== Task inputs
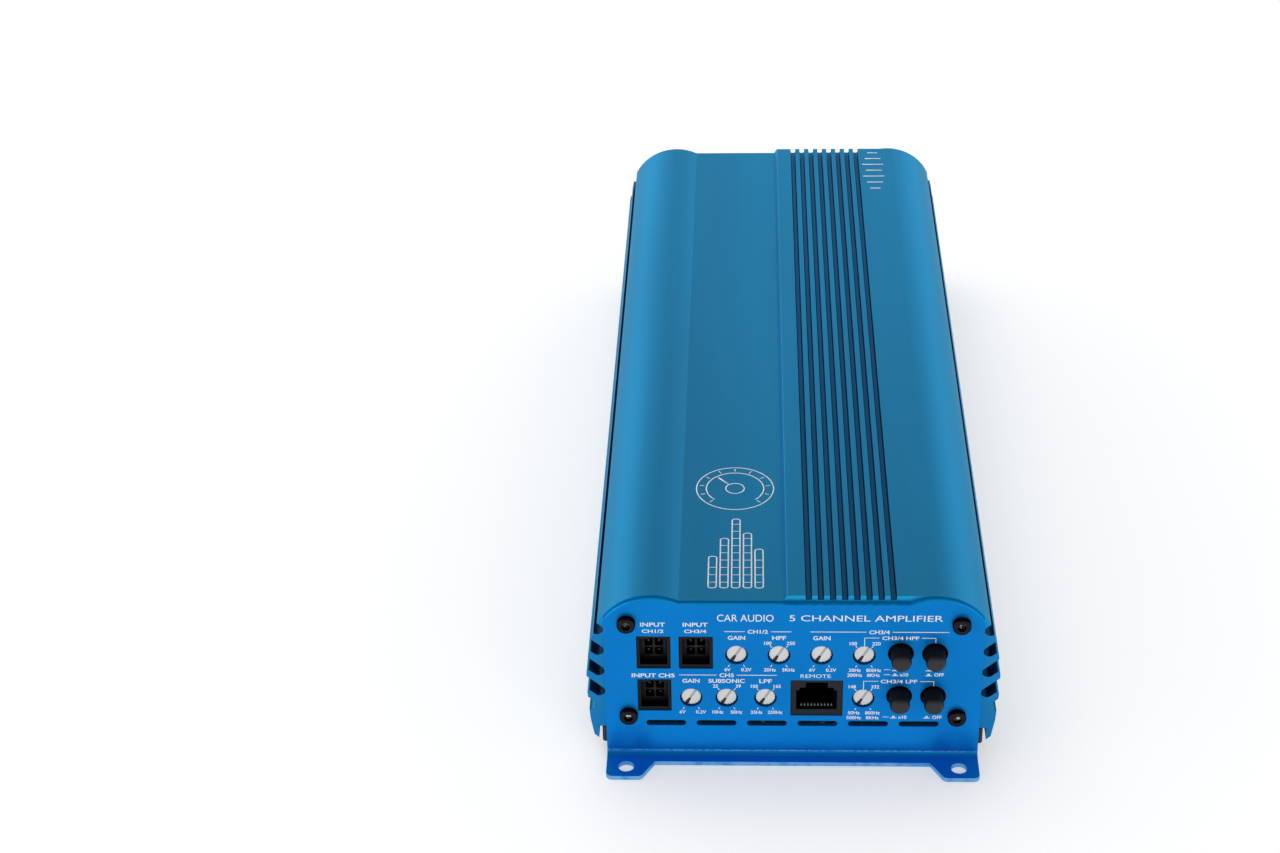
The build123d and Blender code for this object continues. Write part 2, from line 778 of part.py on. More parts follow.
====
== Task inputs
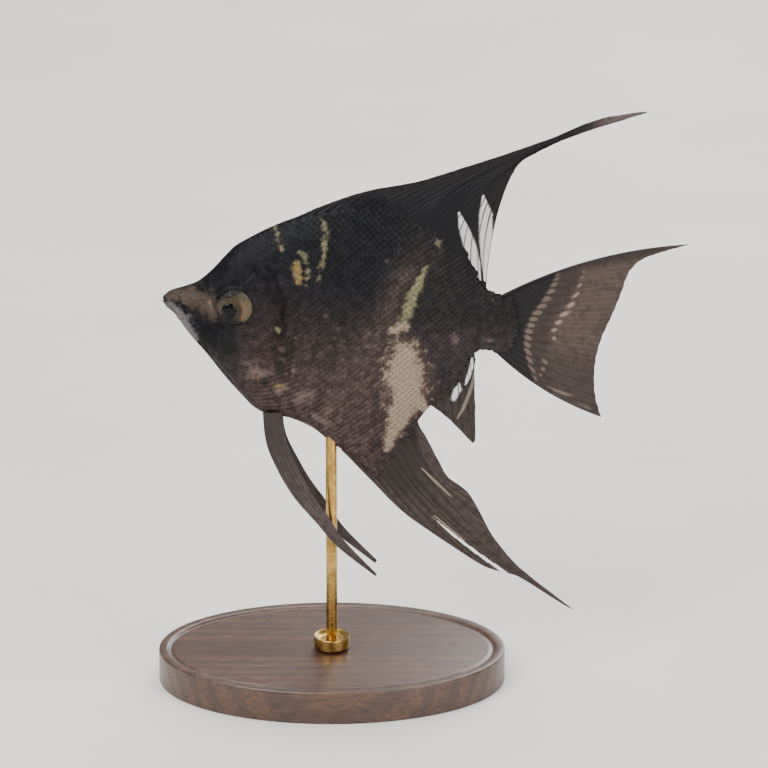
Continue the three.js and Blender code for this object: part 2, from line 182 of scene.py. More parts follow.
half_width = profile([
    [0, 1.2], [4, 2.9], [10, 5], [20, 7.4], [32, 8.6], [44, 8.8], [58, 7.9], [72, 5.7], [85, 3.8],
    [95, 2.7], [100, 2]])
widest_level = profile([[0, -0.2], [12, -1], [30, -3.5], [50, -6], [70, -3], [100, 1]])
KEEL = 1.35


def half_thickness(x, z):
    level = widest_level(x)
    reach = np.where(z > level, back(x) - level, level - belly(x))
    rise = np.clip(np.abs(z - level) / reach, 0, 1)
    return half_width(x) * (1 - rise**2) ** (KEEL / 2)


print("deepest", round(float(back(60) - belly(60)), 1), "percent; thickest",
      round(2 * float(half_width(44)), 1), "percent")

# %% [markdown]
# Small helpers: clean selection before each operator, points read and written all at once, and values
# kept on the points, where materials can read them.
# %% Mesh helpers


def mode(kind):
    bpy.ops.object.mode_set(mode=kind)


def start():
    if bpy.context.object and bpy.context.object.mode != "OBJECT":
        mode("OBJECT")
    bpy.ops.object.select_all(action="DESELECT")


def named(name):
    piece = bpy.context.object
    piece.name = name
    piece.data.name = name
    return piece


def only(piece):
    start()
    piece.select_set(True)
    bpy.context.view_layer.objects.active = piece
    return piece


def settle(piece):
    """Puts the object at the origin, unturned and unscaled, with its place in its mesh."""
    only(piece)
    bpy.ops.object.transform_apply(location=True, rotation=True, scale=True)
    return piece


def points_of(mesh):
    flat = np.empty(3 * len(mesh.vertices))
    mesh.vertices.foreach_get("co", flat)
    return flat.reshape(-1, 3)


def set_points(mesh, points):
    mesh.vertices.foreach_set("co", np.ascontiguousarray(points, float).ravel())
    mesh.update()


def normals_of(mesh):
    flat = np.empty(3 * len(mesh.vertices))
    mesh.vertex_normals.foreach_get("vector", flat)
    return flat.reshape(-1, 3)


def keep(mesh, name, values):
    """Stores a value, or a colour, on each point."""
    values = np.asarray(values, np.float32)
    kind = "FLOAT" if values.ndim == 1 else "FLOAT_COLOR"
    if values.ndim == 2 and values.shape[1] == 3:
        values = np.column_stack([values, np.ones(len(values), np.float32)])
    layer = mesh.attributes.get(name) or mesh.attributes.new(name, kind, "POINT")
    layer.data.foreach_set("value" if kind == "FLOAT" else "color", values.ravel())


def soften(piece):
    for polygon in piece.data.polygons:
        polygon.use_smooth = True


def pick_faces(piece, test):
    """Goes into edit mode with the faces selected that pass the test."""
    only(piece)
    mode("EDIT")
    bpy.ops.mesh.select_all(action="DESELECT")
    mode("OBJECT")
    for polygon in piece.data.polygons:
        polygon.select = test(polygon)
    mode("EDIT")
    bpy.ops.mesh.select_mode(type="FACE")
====
*Stated task:* Which lines contain the word "this"? Copy each one.

*Exercise result:*
The build123d and Blender code for this object continues. Write part 2, from line 778 of part.py on. More parts follow.
Continue the three.js and Blender code for this object: part 2, from line 182 of scene.py. More parts follow.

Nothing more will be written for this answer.